BFH Beschluss v. - X B 149/04

Anforderungen an die Darlegung der grundsätzlichen Bedeutung und einer Divergenz

Gesetze: FGO § 115 Abs. 2 Nrn. 1, 2

Instanzenzug:

Gründe

Die Beschwerde ist unzulässig, weil ihre Begründung nicht den Anforderungen des § 116 Abs. 3 Satz 3 der Finanzgerichtsordnung (FGO) entspricht.

1. Dies gilt zunächst für die Rüge der Kläger und Beschwerdeführer (Kläger), dass die Rechtssache grundsätzliche Bedeutung (vgl. § 115 Abs. 2 Nr. 1 FGO) habe.

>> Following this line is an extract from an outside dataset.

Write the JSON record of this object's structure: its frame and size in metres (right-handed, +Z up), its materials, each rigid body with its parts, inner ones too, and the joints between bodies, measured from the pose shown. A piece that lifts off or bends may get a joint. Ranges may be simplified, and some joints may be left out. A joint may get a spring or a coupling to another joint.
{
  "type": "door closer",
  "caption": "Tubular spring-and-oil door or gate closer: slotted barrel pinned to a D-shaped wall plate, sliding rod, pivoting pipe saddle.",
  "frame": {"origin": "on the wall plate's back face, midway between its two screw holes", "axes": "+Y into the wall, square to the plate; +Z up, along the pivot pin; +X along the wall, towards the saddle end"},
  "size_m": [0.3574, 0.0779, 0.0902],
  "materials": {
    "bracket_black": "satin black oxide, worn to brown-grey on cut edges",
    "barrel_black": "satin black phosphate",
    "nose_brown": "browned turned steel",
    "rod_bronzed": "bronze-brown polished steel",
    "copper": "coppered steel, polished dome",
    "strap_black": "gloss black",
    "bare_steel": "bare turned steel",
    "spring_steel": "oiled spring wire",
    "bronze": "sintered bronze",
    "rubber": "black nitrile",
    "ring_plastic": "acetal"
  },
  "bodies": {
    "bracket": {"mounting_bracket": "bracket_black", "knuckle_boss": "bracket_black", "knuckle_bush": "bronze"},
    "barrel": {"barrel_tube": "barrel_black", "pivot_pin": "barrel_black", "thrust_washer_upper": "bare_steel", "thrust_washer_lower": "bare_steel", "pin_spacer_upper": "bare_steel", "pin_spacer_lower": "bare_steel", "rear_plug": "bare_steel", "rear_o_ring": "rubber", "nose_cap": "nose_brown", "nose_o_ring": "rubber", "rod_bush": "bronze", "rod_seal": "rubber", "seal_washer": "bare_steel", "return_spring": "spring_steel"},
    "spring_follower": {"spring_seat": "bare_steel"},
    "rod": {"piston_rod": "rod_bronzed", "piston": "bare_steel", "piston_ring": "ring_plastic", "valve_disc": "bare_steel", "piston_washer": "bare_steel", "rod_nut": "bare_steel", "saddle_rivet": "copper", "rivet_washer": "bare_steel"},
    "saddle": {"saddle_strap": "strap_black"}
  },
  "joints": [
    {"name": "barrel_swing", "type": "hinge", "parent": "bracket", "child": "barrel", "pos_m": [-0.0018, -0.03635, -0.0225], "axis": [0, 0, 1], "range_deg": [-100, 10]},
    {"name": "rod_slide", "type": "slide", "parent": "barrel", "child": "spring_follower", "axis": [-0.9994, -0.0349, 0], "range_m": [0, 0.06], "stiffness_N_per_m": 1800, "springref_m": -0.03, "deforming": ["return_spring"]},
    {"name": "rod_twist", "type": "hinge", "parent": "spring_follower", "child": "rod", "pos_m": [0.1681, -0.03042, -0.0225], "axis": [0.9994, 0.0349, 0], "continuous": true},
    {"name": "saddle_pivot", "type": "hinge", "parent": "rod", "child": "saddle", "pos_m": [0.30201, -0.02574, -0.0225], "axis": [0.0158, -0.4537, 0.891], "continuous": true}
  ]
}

a) Eine Rechtsfrage hat grundsätzliche Bedeutung, wenn ihre Beantwortung durch den Bundesfinanzhof (BFH) aus Gründen der Rechtssicherheit, der Rechtseinheitlichkeit und/oder der Rechtsentwicklung im allgemeinen Interesse liegt. Es muss sich um eine klärungsbedürftige und klärungsfähige Rechtsfrage handeln (vgl. Gräber/Ruban, Finanzgerichtsordnung, 5. Aufl., § 115 Rz. 23, m.w.N. aus der Rechtsprechung des BFH).

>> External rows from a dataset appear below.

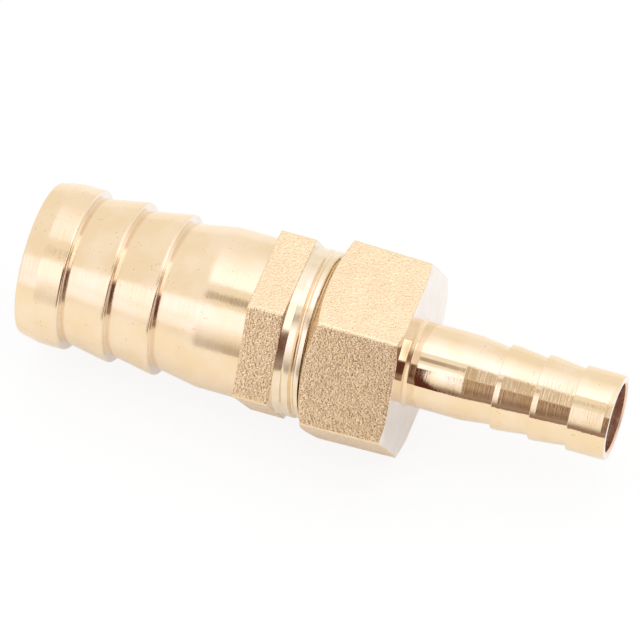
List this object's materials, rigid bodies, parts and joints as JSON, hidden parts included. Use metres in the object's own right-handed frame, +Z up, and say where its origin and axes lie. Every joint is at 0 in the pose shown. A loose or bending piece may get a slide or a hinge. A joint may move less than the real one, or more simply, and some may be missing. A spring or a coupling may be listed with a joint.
{
  "type": "hose barb reducer",
  "caption": "Straight brass hose reducer: a wide ringed hose tail screwed tight into a hexagonal socket with a narrow ringed hose tail behind it.",
  "frame": {"origin": "on the flow axis, in the plane of the large mouth", "axes": "+X along the flow axis from the large mouth to the small one, +Z up, with a flat of each hexagon facing down"},
  "size_m": [0.093, 0.0336, 0.0294],
  "materials": {
    "large_tail_brass": "turned and polished tail and thread, sandblasted forged hexagon",
    "small_tail_brass": "turned and polished tail and end face, sandblasted forged hexagon"
  },
  "bodies": {
    "root": {"large_barb_male_fitting": "large_tail_brass", "small_barb_female_fitting": "small_tail_brass"}
  },
  "joints": []
}
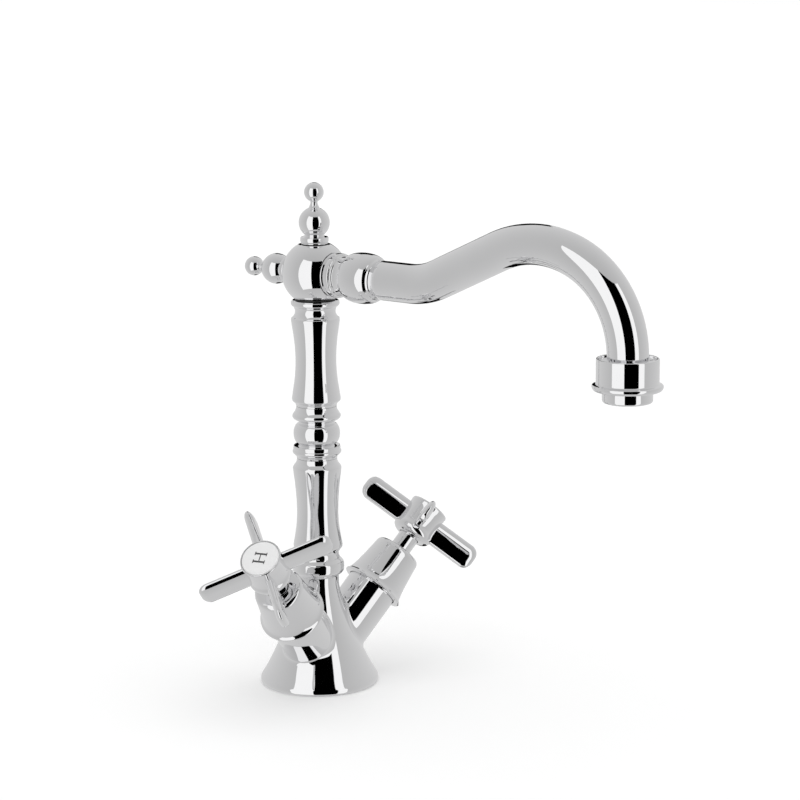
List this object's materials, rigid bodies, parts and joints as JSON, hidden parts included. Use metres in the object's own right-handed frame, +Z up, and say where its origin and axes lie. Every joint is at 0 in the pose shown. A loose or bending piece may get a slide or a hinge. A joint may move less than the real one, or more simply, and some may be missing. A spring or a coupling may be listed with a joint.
{
  "type": "bathroom mixer faucet",
  "caption": "Traditional chrome basin mixer faucet: turned pillar on a flared base, arched swivel spout with finials, and two cross-handle valves on angled arms.",
  "frame": {"origin": "centre of the round underside, where it stands on the basin's deck", "axes": "+Z up the pillar; the spout reaches out along -Y; the cold valve is on the +X side and the hot valve on the -X side"},
  "size_m": [0.1649, 0.2446, 0.2506],
  "materials": {
    "chrome_plate": "polished chrome plate on brass",
    "bare_brass": "turned, unplated",
    "stainless_steel": "bright stainless",
    "black_rubber": "matt black",
    "red_fibre": "pressed fibre",
    "alumina_ceramic": "lapped ceramic",
    "white_enamel": "enamelled index disc",
    "white_acetal": "moulded acetal",
    "black_acetal": "moulded acetal"
  },
  "bodies": {
    "pillar": {"body_casting": "chrome_plate", "base_gasket": "black_rubber", "lower_pillar": "chrome_plate", "pillar_knop": "chrome_plate", "upper_pillar": "chrome_plate", "retaining_screw": "stainless_steel", "swivel_washer": "black_acetal", "hot_valve_bell": "chrome_plate", "hot_headwork_body": "bare_brass", "hot_headwork_washer": "red_fibre", "hot_seat_seal": "black_rubber", "hot_fixed_disc": "alumina_ceramic", "cold_valve_bell": "chrome_plate", "cold_headwork_body": "bare_brass", "cold_headwork_washer": "red_fibre", "cold_seat_seal": "black_rubber", "cold_fixed_disc": "alumina_ceramic"},
    "spout": {"swivel_spigot": "bare_brass", "swivel_o_ring_1": "black_rubber", "swivel_o_ring_2": "black_rubber", "ball_hub": "chrome_plate", "top_finial": "chrome_plate", "rear_finial": "chrome_plate", "spout_union": "chrome_plate", "union_o_ring": "black_rubber", "spout_tube": "chrome_plate", "outlet_collar": "chrome_plate", "aerator_washer": "black_rubber", "aerator_housing": "chrome_plate", "aerator_cartridge": "white_acetal", "aerator_mesh": "stainless_steel"},
    "hot_handle": {"hot_spindle": "chrome_plate", "hot_moving_disc": "alumina_ceramic", "hot_spindle_o_ring": "black_rubber", "hot_cross_handle": "chrome_plate", "hot_handle_screw": "stainless_steel", "hot_index_cap": "white_enamel"},
    "cold_handle": {"cold_spindle": "chrome_plate", "cold_moving_disc": "alumina_ceramic", "cold_spindle_o_ring": "black_rubber", "cold_cross_handle": "chrome_plate", "cold_handle_screw": "stainless_steel", "cold_index_cap": "white_enamel"}
  },
  "joints": [
    {"name": "spout_swivel", "type": "hinge", "parent": "pillar", "child": "spout", "pos_m": [0, 0, 0.2063], "axis": [0, 0, 1], "continuous": true},
    {"name": "hot_handle_turn", "type": "hinge", "parent": "pillar", "child": "hot_handle", "pos_m": [-0.05885, -0.01766, 0.07258], "axis": [-0.6749, -0.2025, 0.7096], "range_deg": [0, 90]},
    {"name": "cold_handle_turn", "type": "hinge", "parent": "pillar", "child": "cold_handle", "pos_m": [0.05885, -0.01766, 0.07258], "axis": [0.6749, -0.2025, 0.7096], "range_deg": [0, 90]}
  ]
}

Die grundsätzliche Bedeutung der Rechtssache muss —vom hier nicht gegebenen Fall ihrer Offenkundigkeit abgesehen— schlüssig und substantiiert dargelegt werden. Dies erfordert ein konkretes Eingehen des Beschwerdeführers darauf, inwieweit die aufgeworfene Rechtsfrage im allgemeinen Interesse klärungsbedürftig und in welchem Umfang, von welcher Seite und aus welchen Gründen sie umstritten ist. Dazu gehört auch, dass sich der Beschwerdeführer mit der zur von ihm für klärungsbedürftig gehaltenen Rechtsfrage bereits vorhandenen höchstrichterlichen Rechtsprechung auseinander setzt und substantiiert darlegt, weshalb nach seiner Ansicht diese Rechtsprechung bislang keine Klärung herbeigeführt habe (vgl. z.B. Gräber/Ruban, a.a.O., § 116 Rz. 32 und 33, m.w.N. aus der Rechtsprechung des BFH).

b) Diesen Erfordernissen genügt die Beschwerdebegründung der Kläger nicht, weil sie es unterlassen haben, die Klärungsbedürftigkeit der von ihnen formulierten Rechtsfrage, ob „jede Darlehensgewährung eines Unternehmers an ein Zulieferunternehmen mangels Vorliegens gegenteiliger Anhaltspunkte dem notwendigen Betriebsvermögen zuzuordnen (sei)”, substantiiert darzulegen. Hierzu wäre insbesondere geboten gewesen, sich mit der zur Frage der Qualifizierung von Darlehensforderungen als notwendiges Betriebsvermögen vorliegenden höchstrichterlichen Rechtsprechung (vgl. z.B. , BFHE 130, 454, BStBl II 1980, 571; vom I R 41/76, BFHE 123, 330, BStBl II 1978, 53; vom I R 50/73, BFHE 115, 432, BStBl II 1975, 573, m.w.N.) auseinander zu setzen und näher darauf einzugehen, dass und warum trotz der dort entwickelten Grundsätze ungeachtet der vom Finanzgericht (FG) hervorgehobenen Besonderheiten des Sachverhalts ein weiterer höchstrichterlicher Klärungsbedarf bestehe. Daran fehlt es im Streitfall.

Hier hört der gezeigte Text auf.